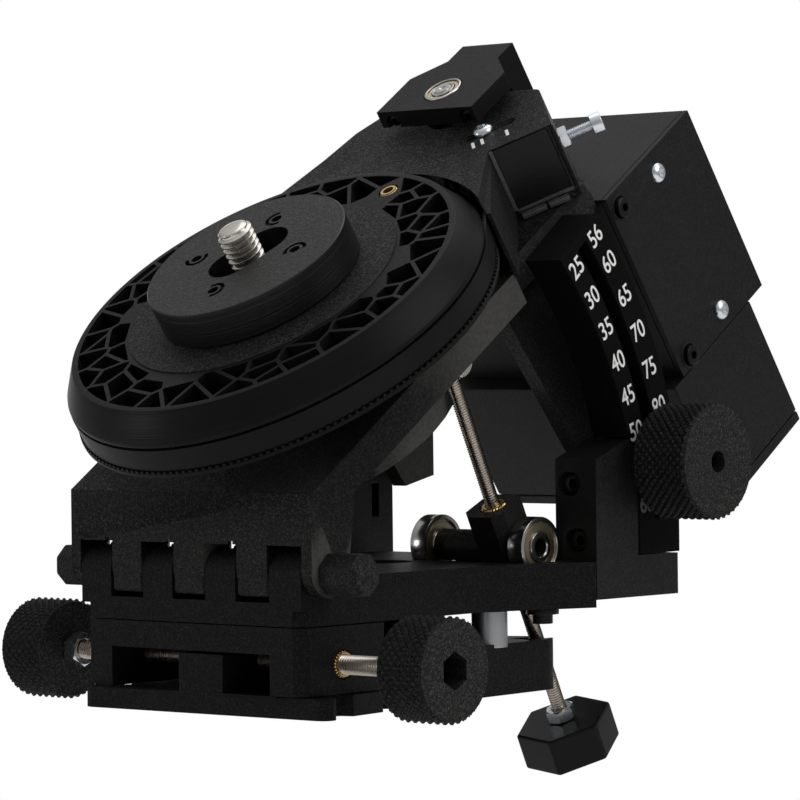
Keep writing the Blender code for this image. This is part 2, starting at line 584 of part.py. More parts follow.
def build_motor(plate):
    body = [slide_point(a, b) for a, b in ((4.4, 2.4), (POD_W - 4.4, 2.4),
                                           (POD_W - 4.4, 20.0), (4.4, 20.0))]
    piece("drive_motor", "black_cover", plate, [prism(body, FRAME_TOP + 0.6, 38.4)])
    x, u = SLOT_CENTRE
    piece("tension_lock_screw", "zinc", plate,
          [turned([(0, 39.4), (1.45, 39.4), (1.45, 42.3), (2.9, 42.3), (2.5, 43.6), (1.6, 44.2),
                   (0, 44.2)], (x - 1.2, u - 1.1), 20)])
    wall = slide_point(POD_W, 7.0)
    direction = Vector(slide_direction())
    nut = along(prism(hexagon(5.5), 0.3, 2.7), (*wall, 34.0), direction)
    piece("tension_nut", "zinc", plate, [nut],
          [along(rod(1.5 + RUN, -5, 9, sides=20), (*wall, 34.0), direction)])
    shaft = along(rod(1.5, -2.0, 9.6, sides=20), (*wall, 34.0), direction)
    head = along(rod(2.75, 9.5, 12.5, sides=24), (*wall, 34.0), direction)
    piece("tension_screw", "zinc", plate, [shaft, head],
          [along(prism(hexagon(2.5), 11.0, 15.0), (*wall, 34.0), direction)])


def build_drive(plate):
    axis = station("drive_axis", (0, DRIVE_U, 0), plate)
    rim = DRIVE_BELT_R
    profile = [(2.5, 24.0), (rim + 1.0, 24.0), (rim + 1.0, 30.6), (rim - 0.1, 30.6),
               (rim - 0.1, 38.4), (2.5, 38.4)]
    piece("drive_pulley", "aluminium", axis, [turned(profile, sides=32)])
    piece("drive_shaft", "nickel_steel", axis, [rod(BEARING_BORE - RUN, 15.0, 50.6)])


def belt_path(extra):
    """The belt's loop round the disc and the drive pulley, offset outwards by extra."""
    big, small = DISC_BELT_R + extra, DRIVE_BELT_R + extra
    reach = DRIVE_U - DISC_U
    lean = math.degrees(math.asin((DISC_BELT_R - DRIVE_BELT_R) / reach))
    return (arc(0, DISC_U, big, 180 - lean, 360 + lean, 40)
            + arc(0, DRIVE_U, small, lean, 180 - lean, 8))


def build_belt(plate):
    piece("drive_belt", "belt_rubber", plate, [prism(belt_path(0.3 + BELT_T), BELT_LOW, BELT_HIGH)],
          [prism(belt_path(0.3), BELT_LOW - 1, BELT_HIGH + 1)])


def build_disc(plate):
    axis = station("polar_axis", (0, DISC_U, 0), plate)
    seat = DISC_BELT_R
    profile = [(4.2, 23.0), (30.0, 23.0), (30.0, 30.0), (59.5, 30.0), (59.5, 31.2),
               (seat, 31.2), (seat, 38.4), (59.0, 38.4), (59.0, 39.8), (54.2, 46.8), (53.0, 46.8),
               (52.6, 39.0), (38.2, 39.0), (37.7, 47.2), (4.2, 47.2)]
    insert = (11.3, 44.7)
    piece("camera_disc", "black_print", axis, [turned(profile, sides=56),
                                               rod(4.4, 38.0, 46.9, insert)],
          [rod(2.8, 39.0, 50.0, insert)])
    piece("disc_insert", "brass", axis, [rod(2.5, 40.2, 46.9, insert)],
          [rod(1.5, 39.0, 50.0, insert, sides=16)])
    marks = [(16.4 * math.cos(a), 16.4 * math.sin(a))
             for a in [math.radians(5 + 90 * k) for k in range(4)]]
    slot = slot_outline((0.4, 0.9), 5.2, 6.7, math.radians(67))
    piece("camera_puck", "black_print", axis, [rod(27.8, 47.5, 57.5, sides=40)],
          [prism(slot, 40.0, 60.0)]
          + [rod(2.6, 55.6, 60.0, place, sides=16) for place in marks]
          + [rod(1.6, 47.0, 60.0, place, sides=12) for place in marks])
    thread = 4.76
    piece("camera_screw", "nickel_steel", axis,
          [turned([(0, 47.8), (4.9, 47.8), (4.9, 50.4), (thread, 50.4), (thread, 65.2), (4.0, 66.0),
                   (0, 66.0)], sides=20)])
    piece("polar_shaft", "nickel_steel", axis, [rod(4.0 - RUN, 1.0, 40.0, sides=24)])
    for word, low in (("lower", 1.7), ("upper", 13.2)):
        piece("polar_bearing_%s" % word, "bearing_steel", plate,
              [rod(11.0, low, low + 7.0, (0, DISC_U), sides=32)],
              [rod(4.0, low - 1, low + 8.0, (0, DISC_U), sides=24)])


def build_clamp(plate):
    axis = station("clamp_axis", (0, *CLAMP_UV), plate)
    face = 56.3
    piece("clamp_knob", "black_print", axis,
          [rod(CLAMP_KNOB_R, face, face + 17.1, (0, 0), "X", 32),
           rod(4.4, ARC_X1 + GAP, face + 1, (0, 0), "X")],
          [rod(CLAMP_SCREW_R + RUN, 40, 66.0, (0, 0), "X"), rod(2.6, 65.0, 80, (0, 0), "X")])
    piece("clamp_screw", "nickel_steel", axis, [rod(CLAMP_SCREW_R, 31.0, 65.5, (0, 0), "X")])


def build_plate_screw(hinge):
    place = PLATE_SCREW
    piece("plate_screw", "black_steel", hinge,
          [rod(2.75, -17.3, -14.6, place), rod(4.4, -14.8, SEAT_Z - GAP, place),
           rod(1.5, -14.0, -6.4, place, sides=16)],
          [prism([(place[0] + a, place[1] + b) for a, b in hexagon(2.5)], -20.0, -16.0)])


def main():
    for old in list(bpy.data.objects):
        bpy.data.objects.remove(old)
    base = station("tripod_station", (0, AXIS_Y, 0), turn=(0, 0, AZIMUTH_SET))
    hinge = station("hinge_station", (0, AXIS_Y + HINGE_Y, HINGE_Z))
    plate = station("altitude_axis", parent=hinge, turn=(PLATE_TILT, 0, 0))
    build_base(base)
    build_azimuth_block(hinge)
    build_hinge_plate(hinge)
    build_hinge_pin(hinge)
    build_brackets(hinge)
    build_arc(hinge)
    build_azimuth_screws(hinge)
    build_altitude_screw(hinge)
    build_plate_screw(hinge)
    build_frame(plate)
    build_boxes(plate)
    build_top_bracket(plate)
    build_motor(plate)
    build_drive(plate)
    build_belt(plate)
    build_disc(plate)
    build_clamp(plate)
    bpy.context.view_layer.update()


main()
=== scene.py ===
import json
import math
import random

import bmesh
import bpy
from mathutils import Matrix, Vector


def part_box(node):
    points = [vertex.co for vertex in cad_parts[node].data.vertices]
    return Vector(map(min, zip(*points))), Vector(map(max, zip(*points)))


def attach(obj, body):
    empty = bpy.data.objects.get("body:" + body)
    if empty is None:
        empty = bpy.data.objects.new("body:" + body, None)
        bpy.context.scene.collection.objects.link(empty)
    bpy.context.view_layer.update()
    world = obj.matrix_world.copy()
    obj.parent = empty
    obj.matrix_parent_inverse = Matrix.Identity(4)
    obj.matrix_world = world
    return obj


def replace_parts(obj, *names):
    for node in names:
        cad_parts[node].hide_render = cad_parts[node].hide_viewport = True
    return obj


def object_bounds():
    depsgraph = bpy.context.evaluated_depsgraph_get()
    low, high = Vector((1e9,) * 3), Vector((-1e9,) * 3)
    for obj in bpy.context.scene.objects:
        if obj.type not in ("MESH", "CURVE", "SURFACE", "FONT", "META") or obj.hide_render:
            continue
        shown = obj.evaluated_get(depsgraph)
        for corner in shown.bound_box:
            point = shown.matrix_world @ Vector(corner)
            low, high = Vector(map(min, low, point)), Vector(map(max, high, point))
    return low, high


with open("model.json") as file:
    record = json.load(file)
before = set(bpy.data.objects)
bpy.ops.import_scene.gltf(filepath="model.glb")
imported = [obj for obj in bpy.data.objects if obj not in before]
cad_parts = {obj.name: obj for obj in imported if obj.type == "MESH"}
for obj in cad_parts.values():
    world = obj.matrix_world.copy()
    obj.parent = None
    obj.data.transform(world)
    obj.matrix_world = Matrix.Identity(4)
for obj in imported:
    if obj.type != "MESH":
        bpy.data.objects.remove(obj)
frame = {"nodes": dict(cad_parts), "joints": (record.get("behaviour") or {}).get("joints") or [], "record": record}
CAD_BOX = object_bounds()
MM = 0.001
WORLD_MM = Matrix.Scale(MM, 4)
PER_M = 1000.0
NODES = frame["nodes"]
JOINTS = {joint["name"]: joint for joint in frame["joints"]}
BODY_OF = {node: body for body, nodes in frame["record"]["behaviour"]["bodies"].items() for node in nodes}
SLOT_OF = {part["node"]: part["material_slot"] for part in frame["record"]["subparts"]}

# Stations ---------------------------------------------------------------------------------------


def station(origin, x_axis, z_axis):
    """A millimetre frame at a point, with its X and Z along two directions."""
    z = Vector(z_axis).normalized()
    x = Vector(x_axis)
    x = (x - z * x.dot(z)).normalized()
    y = z.cross(x)
    turn = Matrix((x, y, z)).transposed().to_4x4()
    return Matrix.Translation(Vector(origin)) @ turn @ WORLD_MM


RIGHT = (1.0, 0.0, 0.0)
UP = (0.0, 0.0, 1.0)
X_AXIS, Z_AXIS = Vector(RIGHT), Vector(UP)
HINGE_POINT = Vector(JOINTS["altitude_tilt"]["pos_m"])
POLAR = Vector(JOINTS["polar_turn"]["axis"])
HINGE = station(HINGE_POINT, RIGHT, UP)
PLATE = station(HINGE_POINT, RIGHT, POLAR)


def on_plate(joint):
    """The plate station moved along the plate to a joint's axis."""
    offset = Vector(JOINTS[joint]["pos_m"]) - HINGE_POINT
    offset -= POLAR * offset.dot(POLAR)
    return Matrix.Translation(offset) @ PLATE


DISC = on_plate("polar_turn")
DRIVE = on_plate("drive_turn")
ROD_AXIS = Vector(JOINTS["altitude_screw_feed"]["axis"])
ROD_POINT = Vector(JOINTS["altitude_knob_turn"]["pos_m"])
ROD = station(ROD_POINT, RIGHT, ROD_AXIS)
SLIDE_AXIS = Vector(JOINTS["tension_screw_turn"]["axis"])
TENSION = station(JOINTS["tension_screw_turn"]["pos_m"], POLAR, SLIDE_AXIS)
SCREW_POINT = Vector(JOINTS["azimuth_knob_right_turn"]["pos_m"])
CLAMP = station(JOINTS["clamp_knob_turn"]["pos_m"], UP, RIGHT)
KNUCKLE_PITCH = 11.1
HINGE_HALF = 38.85
DISC_TEETH = 184
INSERT = (11.3, 44.7)

# Shapes, in millimetres -------------------------------------------------------------------------


def arc(cx, cy, r, a0, a1, steps):
    angles = [math.radians(a0 + (a1 - a0) * i / steps) for i in range(steps + 1)]
    return [(cx + r * math.cos(a), cy + r * math.sin(a)) for a in angles]


def circle(r, sides, cx=0.0, cy=0.0):
    return arc(cx, cy, r, 0, 360 - 360 / sides, sides - 1)


def hexagon(across_flats, turn=0.0):
    return arc(0, 0, across_flats / math.sqrt(3), turn, turn + 300, 5)


def mesh_from(bm):
    bmesh.ops.recalc_face_normals(bm, faces=bm.faces)
    mesh = bpy.data.meshes.new("shape")
    bm.to_mesh(mesh)
    bm.free()
    return mesh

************

# DIRECTION
Give again the lines from the one with "build_arc(hinge)" to the one with "if empty is", both lines included, exactly and with no other line.

# EXERCISE ANSWER
    build_arc(hinge)
    build_azimuth_screws(hinge)
    build_altitude_screw(hinge)
    build_plate_screw(hinge)
    build_frame(plate)
    build_boxes(plate)
    build_top_bracket(plate)
    build_motor(plate)
    build_drive(plate)
    build_belt(plate)
    build_disc(plate)
    build_clamp(plate)
    bpy.context.view_layer.update()


main()
=== scene.py ===
import json
import math
import random

import bmesh
import bpy
from mathutils import Matrix, Vector


def part_box(node):
    points = [vertex.co for vertex in cad_parts[node].data.vertices]
    return Vector(map(min, zip(*points))), Vector(map(max, zip(*points)))


def attach(obj, body):
    empty = bpy.data.objects.get("body:" + body)
    if empty is None:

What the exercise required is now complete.